- Material provided -
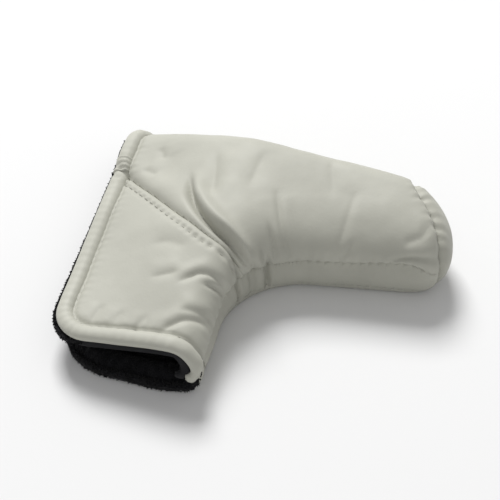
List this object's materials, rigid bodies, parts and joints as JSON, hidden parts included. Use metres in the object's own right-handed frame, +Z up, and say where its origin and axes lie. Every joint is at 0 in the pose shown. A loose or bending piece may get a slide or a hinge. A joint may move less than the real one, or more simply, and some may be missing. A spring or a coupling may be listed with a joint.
{
  "type": "putter head cover",
  "caption": "Padded L-shaped soft cover for a blade putter head, open along the heel side and at the neck end, with a pile lining and a neck flap that folds up.",
  "frame": {"origin": "centre of the cover's footprint, on the surface it lies on", "axes": "+X from the heel slit to the toe, the neck points to -Y, +Z up through the thickness"},
  "size_m": [0.164, 0.14, 0.042],
  "materials": {
    "outer_fabric": "matt smooth light stone grey synthetic leather",
    "edge_fabric": "the same material, rolled over the edge",
    "facing_tape": "flat black woven tape",
    "pile_lining": "deep black fleece pile",
    "foam": "sealed-in sheet padding",
    "magnet": "nickel plated",
    "thread": "light grey polyester thread"
  },
  "bodies": {
    "cover": {"upper_blade_panel": "outer_fabric", "lower_blade_panel": "outer_fabric", "upper_neck_panel": "outer_fabric", "lower_neck_panel": "outer_fabric", "side_gusset": "outer_fabric", "toe_piece": "outer_fabric", "upper_blade_padding": "foam", "lower_blade_padding": "foam", "upper_neck_padding": "foam", "lower_neck_padding": "foam", "side_gusset_padding": "foam", "toe_padding": "foam", "upper_blade_lining": "pile_lining", "lower_blade_lining": "pile_lining", "upper_neck_lining": "pile_lining", "lower_neck_lining": "pile_lining", "heel_rolled_edge": "edge_fabric", "neck_side_rolled_edge": "edge_fabric", "lower_rolled_edge": "edge_fabric", "heel_facing": "facing_tape", "neck_side_facing": "facing_tape", "lower_facing": "facing_tape", "lower_magnets": "magnet", "diagonal_seam_stitches": "thread", "heel_edge_stitches": "thread"},
    "neck_flap": {"neck_flap_panel": "outer_fabric", "neck_flap_padding": "foam", "neck_flap_lining": "pile_lining", "neck_flap_rolled_edge": "edge_fabric", "neck_flap_facing": "facing_tape", "neck_flap_magnets": "magnet", "neck_flap_edge_stitches": "thread"}
  },
  "joints": [
    {"name": "neck_flap_fold", "type": "hinge", "parent": "cover", "child": "neck_flap", "pos_m": [-0.082, 0.028, 0.034], "axis": [-0.5346, 0.8451, 0], "range_deg": [0, 40]}
  ]
}
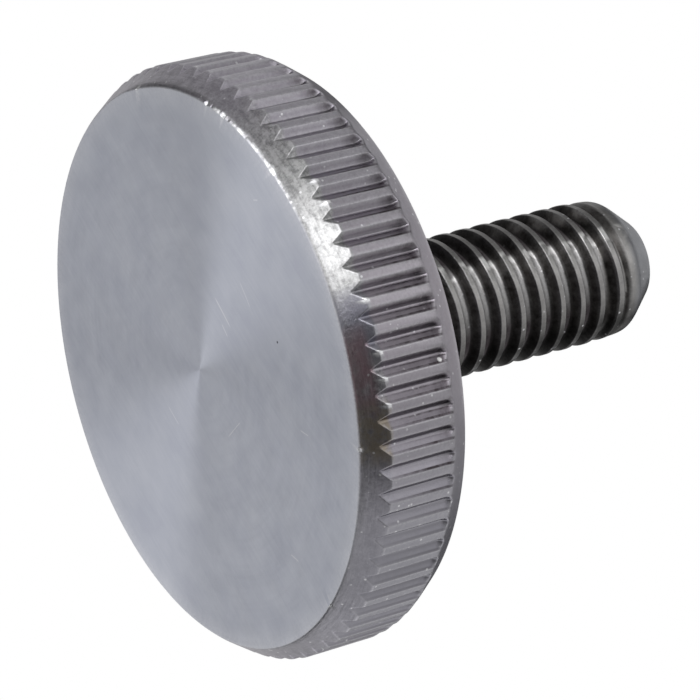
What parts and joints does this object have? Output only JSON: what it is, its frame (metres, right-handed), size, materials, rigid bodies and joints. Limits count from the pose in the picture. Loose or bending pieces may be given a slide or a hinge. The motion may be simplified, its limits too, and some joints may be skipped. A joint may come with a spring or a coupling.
{
  "type": "thumb screw",
  "caption": "Steel thumb screw turned in one piece: flat disc head with a straight-knurled, chamfered rim, and a machine-threaded shank with a chamfered tip.",
  "frame": {"origin": "centre of the flat face of the head, which the screw stands on", "axes": "+Z along the shank, from the head to the tip; +X through the middle of one groove of the knurl"},
  "size_m": [0.024, 0.024, 0.021],
  "materials": {
    "steel": "bare turned steel, satin, with darker oxide in the grooves and the thread"
  },
  "bodies": {
    "root": {"thumb_screw": "steel"}
  },
  "joints": []
}
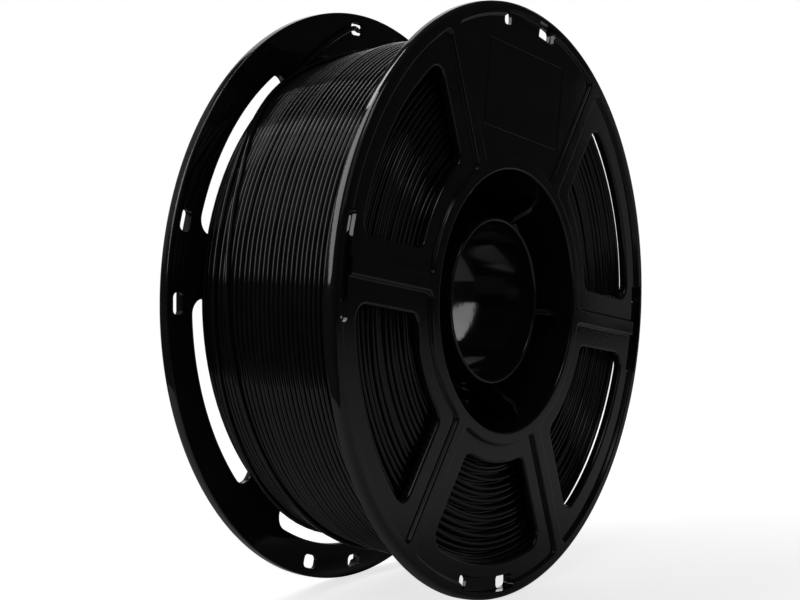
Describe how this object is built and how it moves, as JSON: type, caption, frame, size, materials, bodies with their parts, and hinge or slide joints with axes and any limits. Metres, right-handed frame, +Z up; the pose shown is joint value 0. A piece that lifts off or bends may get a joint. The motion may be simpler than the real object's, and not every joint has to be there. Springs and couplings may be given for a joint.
{
  "type": "filament spool",
  "caption": "Snap-together spool with two windowed flanges on a hollow hub, wound full of thin filament whose end is tucked through a rim hole.",
  "frame": {"origin": "on the spool's axis, midway between the two outer faces", "axes": "+Y along the axis towards the rear flange, +Z up; the spool stands on its two rims"},
  "size_m": [0.2, 0.0686, 0.2],
  "materials": {
    "spool_plastic": "satin black moulded plastic",
    "filament_plastic": "glossy black filament"
  },
  "bodies": {
    "root": {"front_half": "spool_plastic", "rear_half": "spool_plastic", "filament_core": "filament_plastic", "filament_outer_layer": "filament_plastic"}
  },
  "joints": []
}
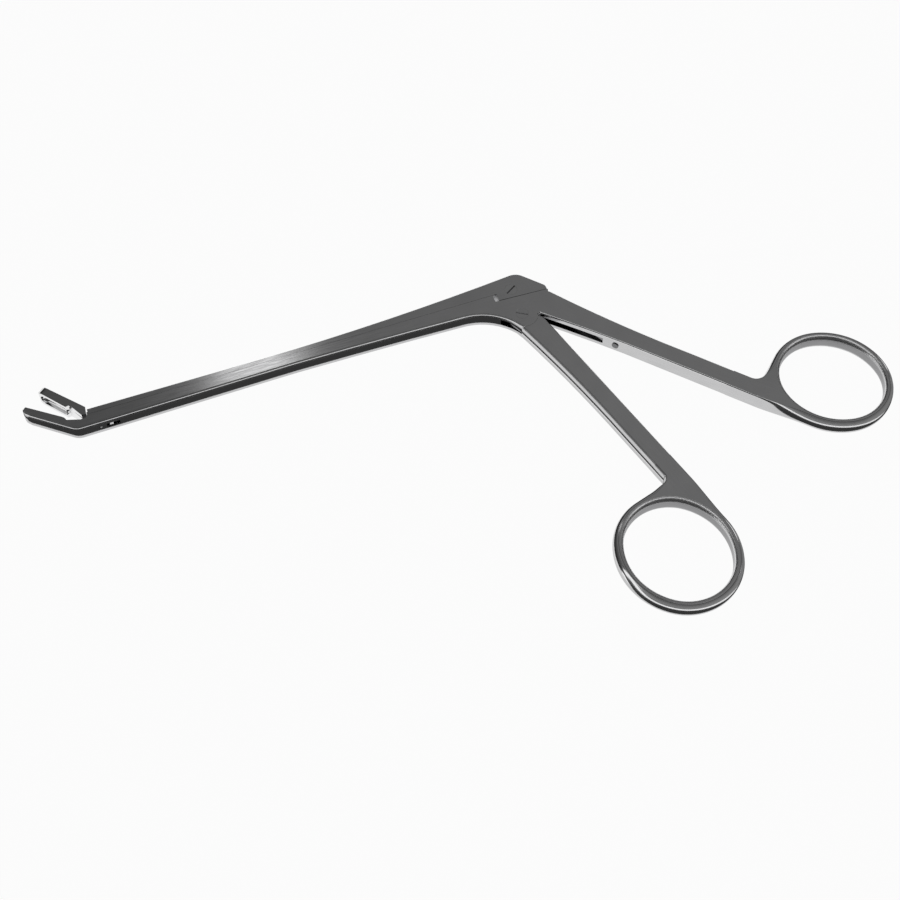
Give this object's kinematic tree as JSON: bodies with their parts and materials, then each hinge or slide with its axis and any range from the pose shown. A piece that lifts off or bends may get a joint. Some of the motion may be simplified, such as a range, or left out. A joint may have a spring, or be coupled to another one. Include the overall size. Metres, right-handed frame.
{
  "type": "bone rongeur",
  "caption": "Ring-handled bone rongeur with a long sliding shaft, angled cup jaws and flat finger-ring handles, lying on its side.",
  "frame": {"origin": "on the axis of the handle screw, at the flat side of the instrument that rests below", "axes": "+X along the shaft from the jaws towards the handles, +Y towards the side that the jaws bend to, +Z through the thickness, upwards"},
  "size_m": [0.2112, 0.115, 0.0049],
  "materials": {
    "shaft_steel": "satin",
    "slide_steel": "satin",
    "jaw_steel": "satin",
    "handle_steel": "satin",
    "screw_steel": "ground flush",
    "pin_steel": "ground flush"
  },
  "bodies": {
    "shaft": {"fixed_shaft": "shaft_steel", "handle_screw": "screw_steel", "jaw_pin": "pin_steel", "edge_stud": "pin_steel"},
    "slide": {"slide": "slide_steel", "drive_screw": "screw_steel", "jaw_drive_pin": "pin_steel", "guide_key": "pin_steel"},
    "upper_jaw": {"upper_jaw": "jaw_steel"},
    "front_handle": {"front_handle": "handle_steel"}
  },
  "joints": [
    {"name": "handle_pivot", "type": "hinge", "parent": "shaft", "child": "front_handle", "pos_m": [0, 0, 0.00245], "axis": [0, 0, 1], "range_deg": [-5.2, 5.25]},
    {"name": "slide_travel", "type": "slide", "parent": "shaft", "child": "slide", "axis": [-1, 0, 0], "range_m": [-0.00075, 0.00076]},
    {"name": "jaw_pivot", "type": "hinge", "parent": "shaft", "child": "upper_jaw", "pos_m": [-0.1117, 0.0063, 0.00245], "axis": [0, 0, 1], "range_deg": [-16.2, 16.35]}
  ],
  "couplings": [
    {"joint": "slide_travel", "follows": "handle_pivot", "m_per_rad": 0.00825},
    {"joint": "jaw_pivot", "follows": "handle_pivot", "ratio": 3.1132}
  ]
}
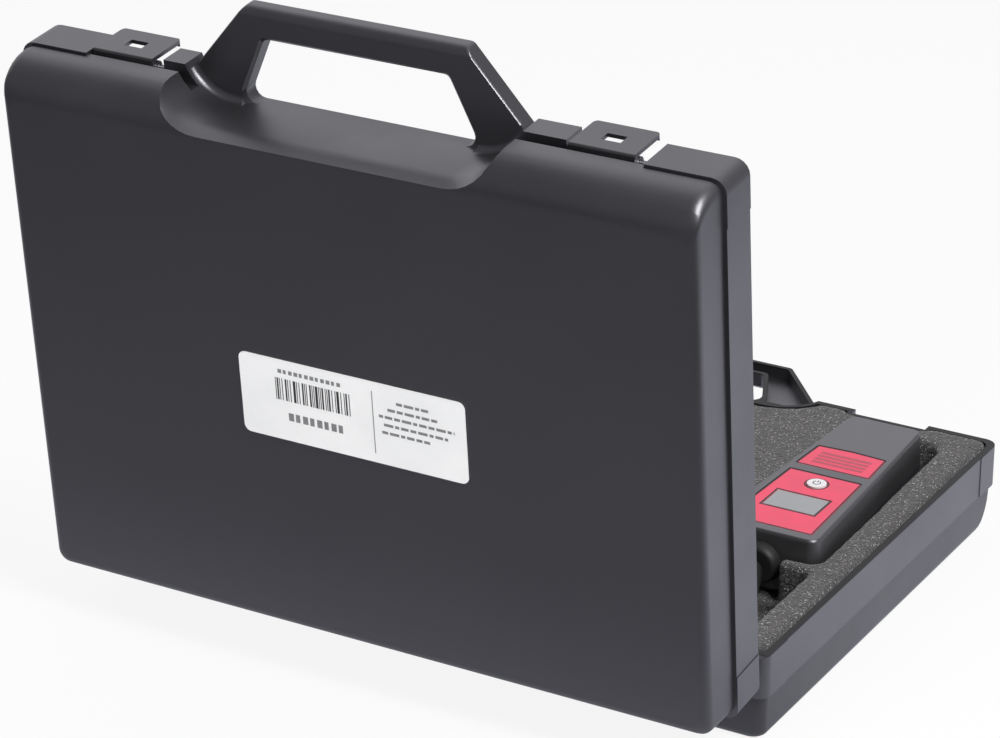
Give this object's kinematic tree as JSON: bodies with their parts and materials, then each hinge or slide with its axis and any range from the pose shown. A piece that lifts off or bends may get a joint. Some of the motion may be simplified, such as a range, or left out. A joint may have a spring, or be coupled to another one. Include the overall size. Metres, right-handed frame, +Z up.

- Written problem -
Word for word, extract all the records.

- Complete answer -
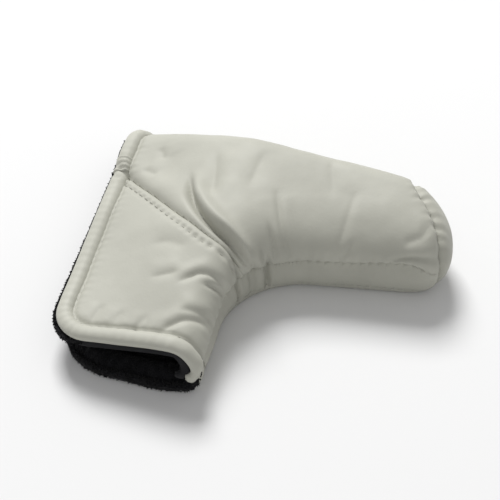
List this object's materials, rigid bodies, parts and joints as JSON, hidden parts included. Use metres in the object's own right-handed frame, +Z up, and say where its origin and axes lie. Every joint is at 0 in the pose shown. A loose or bending piece may get a slide or a hinge. A joint may move less than the real one, or more simply, and some may be missing. A spring or a coupling may be listed with a joint.
{
  "type": "putter head cover",
  "caption": "Padded L-shaped soft cover for a blade putter head, open along the heel side and at the neck end, with a pile lining and a neck flap that folds up.",
  "frame": {"origin": "centre of the cover's footprint, on the surface it lies on", "axes": "+X from the heel slit to the toe, the neck points to -Y, +Z up through the thickness"},
  "size_m": [0.164, 0.14, 0.042],
  "materials": {
    "outer_fabric": "matt smooth light stone grey synthetic leather",
    "edge_fabric": "the same material, rolled over the edge",
    "facing_tape": "flat black woven tape",
    "pile_lining": "deep black fleece pile",
    "foam": "sealed-in sheet padding",
    "magnet": "nickel plated",
    "thread": "light grey polyester thread"
  },
  "bodies": {
    "cover": {"upper_blade_panel": "outer_fabric", "lower_blade_panel": "outer_fabric", "upper_neck_panel": "outer_fabric", "lower_neck_panel": "outer_fabric", "side_gusset": "outer_fabric", "toe_piece": "outer_fabric", "upper_blade_padding": "foam", "lower_blade_padding": "foam", "upper_neck_padding": "foam", "lower_neck_padding": "foam", "side_gusset_padding": "foam", "toe_padding": "foam", "upper_blade_lining": "pile_lining", "lower_blade_lining": "pile_lining", "upper_neck_lining": "pile_lining", "lower_neck_lining": "pile_lining", "heel_rolled_edge": "edge_fabric", "neck_side_rolled_edge": "edge_fabric", "lower_rolled_edge": "edge_fabric", "heel_facing": "facing_tape", "neck_side_facing": "facing_tape", "lower_facing": "facing_tape", "lower_magnets": "magnet", "diagonal_seam_stitches": "thread", "heel_edge_stitches": "thread"},
    "neck_flap": {"neck_flap_panel": "outer_fabric", "neck_flap_padding": "foam", "neck_flap_lining": "pile_lining", "neck_flap_rolled_edge": "edge_fabric", "neck_flap_facing": "facing_tape", "neck_flap_magnets": "magnet", "neck_flap_edge_stitches": "thread"}
  },
  "joints": [
    {"name": "neck_flap_fold", "type": "hinge", "parent": "cover", "child": "neck_flap", "pos_m": [-0.082, 0.028, 0.034], "axis": [-0.5346, 0.8451, 0], "range_deg": [0, 40]}
  ]
}
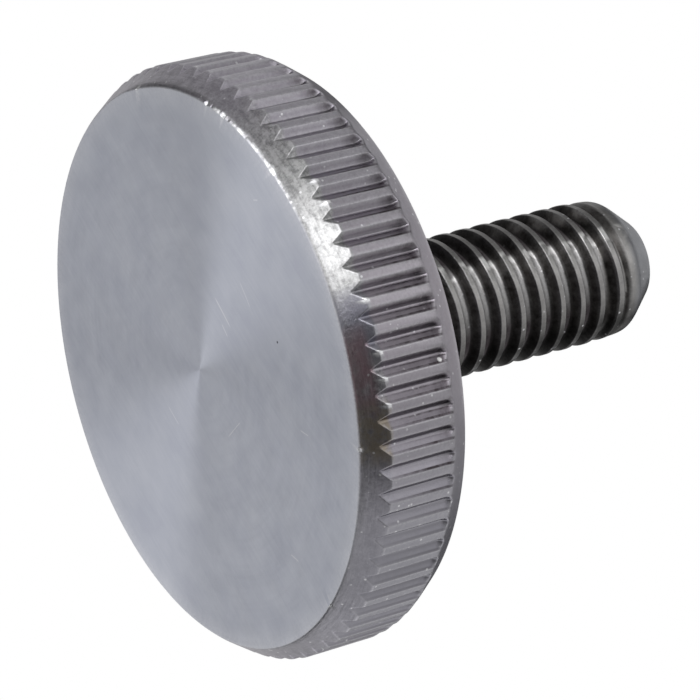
What parts and joints does this object have? Output only JSON: what it is, its frame (metres, right-handed), size, materials, rigid bodies and joints. Limits count from the pose in the picture. Loose or bending pieces may be given a slide or a hinge. The motion may be simplified, its limits too, and some joints may be skipped. A joint may come with a spring or a coupling.
{
  "type": "thumb screw",
  "caption": "Steel thumb screw turned in one piece: flat disc head with a straight-knurled, chamfered rim, and a machine-threaded shank with a chamfered tip.",
  "frame": {"origin": "centre of the flat face of the head, which the screw stands on", "axes": "+Z along the shank, from the head to the tip; +X through the middle of one groove of the knurl"},
  "size_m": [0.024, 0.024, 0.021],
  "materials": {
    "steel": "bare turned steel, satin, with darker oxide in the grooves and the thread"
  },
  "bodies": {
    "root": {"thumb_screw": "steel"}
  },
  "joints": []
}
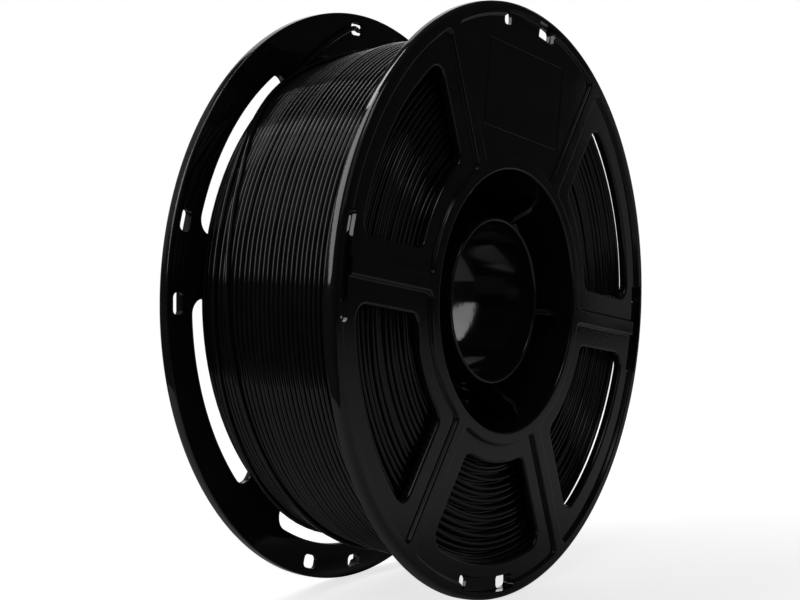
Describe how this object is built and how it moves, as JSON: type, caption, frame, size, materials, bodies with their parts, and hinge or slide joints with axes and any limits. Metres, right-handed frame, +Z up; the pose shown is joint value 0. A piece that lifts off or bends may get a joint. The motion may be simpler than the real object's, and not every joint has to be there. Springs and couplings may be given for a joint.
{
  "type": "filament spool",
  "caption": "Snap-together spool with two windowed flanges on a hollow hub, wound full of thin filament whose end is tucked through a rim hole.",
  "frame": {"origin": "on the spool's axis, midway between the two outer faces", "axes": "+Y along the axis towards the rear flange, +Z up; the spool stands on its two rims"},
  "size_m": [0.2, 0.0686, 0.2],
  "materials": {
    "spool_plastic": "satin black moulded plastic",
    "filament_plastic": "glossy black filament"
  },
  "bodies": {
    "root": {"front_half": "spool_plastic", "rear_half": "spool_plastic", "filament_core": "filament_plastic", "filament_outer_layer": "filament_plastic"}
  },
  "joints": []
}
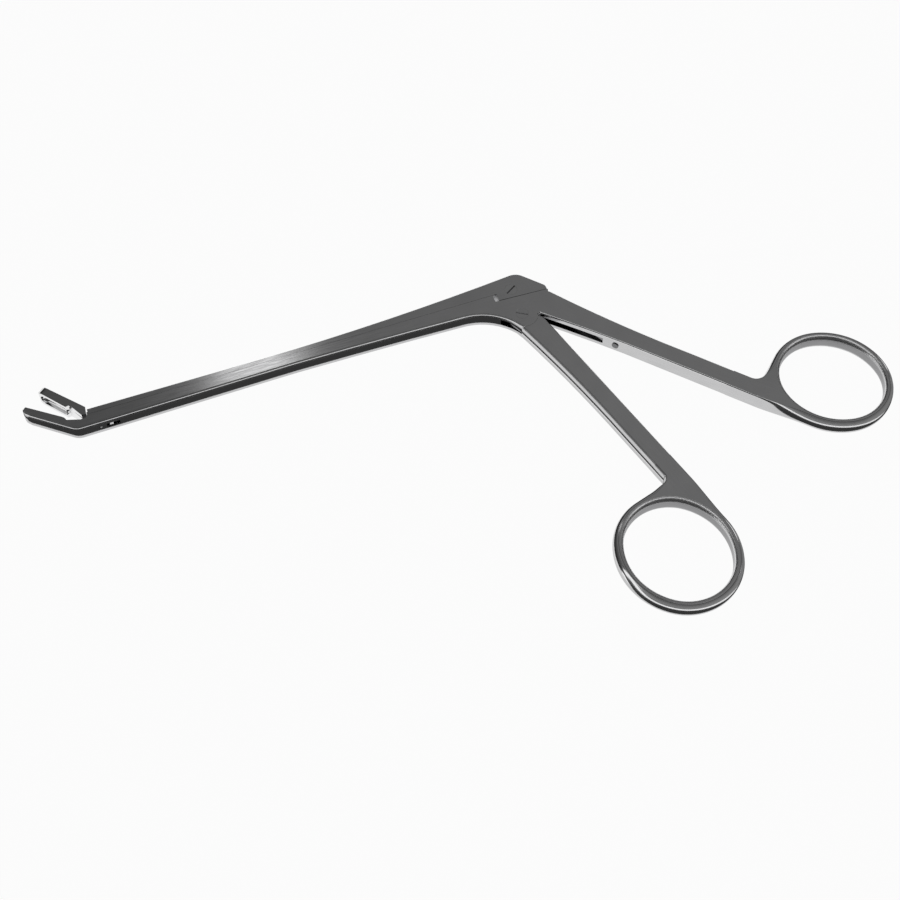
Give this object's kinematic tree as JSON: bodies with their parts and materials, then each hinge or slide with its axis and any range from the pose shown. A piece that lifts off or bends may get a joint. Some of the motion may be simplified, such as a range, or left out. A joint may have a spring, or be coupled to another one. Include the overall size. Metres, right-handed frame.
{
  "type": "bone rongeur",
  "caption": "Ring-handled bone rongeur with a long sliding shaft, angled cup jaws and flat finger-ring handles, lying on its side.",
  "frame": {"origin": "on the axis of the handle screw, at the flat side of the instrument that rests below", "axes": "+X along the shaft from the jaws towards the handles, +Y towards the side that the jaws bend to, +Z through the thickness, upwards"},
  "size_m": [0.2112, 0.115, 0.0049],
  "materials": {
    "shaft_steel": "satin",
    "slide_steel": "satin",
    "jaw_steel": "satin",
    "handle_steel": "satin",
    "screw_steel": "ground flush",
    "pin_steel": "ground flush"
  },
  "bodies": {
    "shaft": {"fixed_shaft": "shaft_steel", "handle_screw": "screw_steel", "jaw_pin": "pin_steel", "edge_stud": "pin_steel"},
    "slide": {"slide": "slide_steel", "drive_screw": "screw_steel", "jaw_drive_pin": "pin_steel", "guide_key": "pin_steel"},
    "upper_jaw": {"upper_jaw": "jaw_steel"},
    "front_handle": {"front_handle": "handle_steel"}
  },
  "joints": [
    {"name": "handle_pivot", "type": "hinge", "parent": "shaft", "child": "front_handle", "pos_m": [0, 0, 0.00245], "axis": [0, 0, 1], "range_deg": [-5.2, 5.25]},
    {"name": "slide_travel", "type": "slide", "parent": "shaft", "child": "slide", "axis": [-1, 0, 0], "range_m": [-0.00075, 0.00076]},
    {"name": "jaw_pivot", "type": "hinge", "parent": "shaft", "child": "upper_jaw", "pos_m": [-0.1117, 0.0063, 0.00245], "axis": [0, 0, 1], "range_deg": [-16.2, 16.35]}
  ],
  "couplings": [
    {"joint": "slide_travel", "follows": "handle_pivot", "m_per_rad": 0.00825},
    {"joint": "jaw_pivot", "follows": "handle_pivot", "ratio": 3.1132}
  ]
}
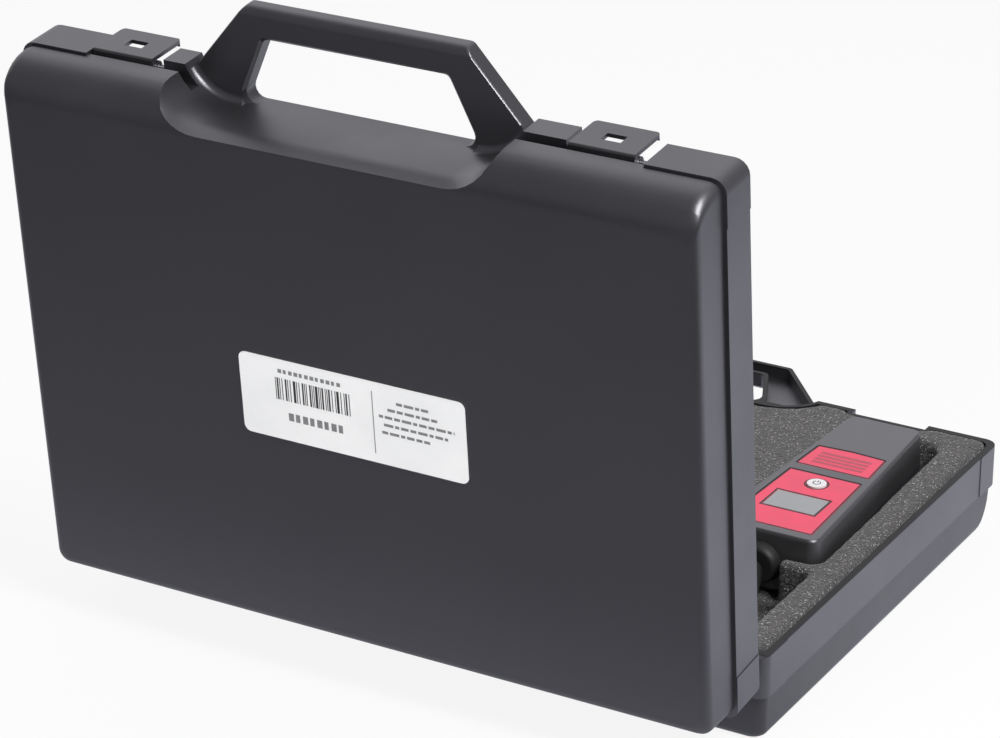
Give this object's kinematic tree as JSON: bodies with their parts and materials, then each hinge or slide with its axis and any range from the pose shown. A piece that lifts off or bends may get a joint. Some of the motion may be simplified, such as a range, or left out. A joint may have a spring, or be coupled to another one. Include the overall size. Metres, right-handed frame, +Z up.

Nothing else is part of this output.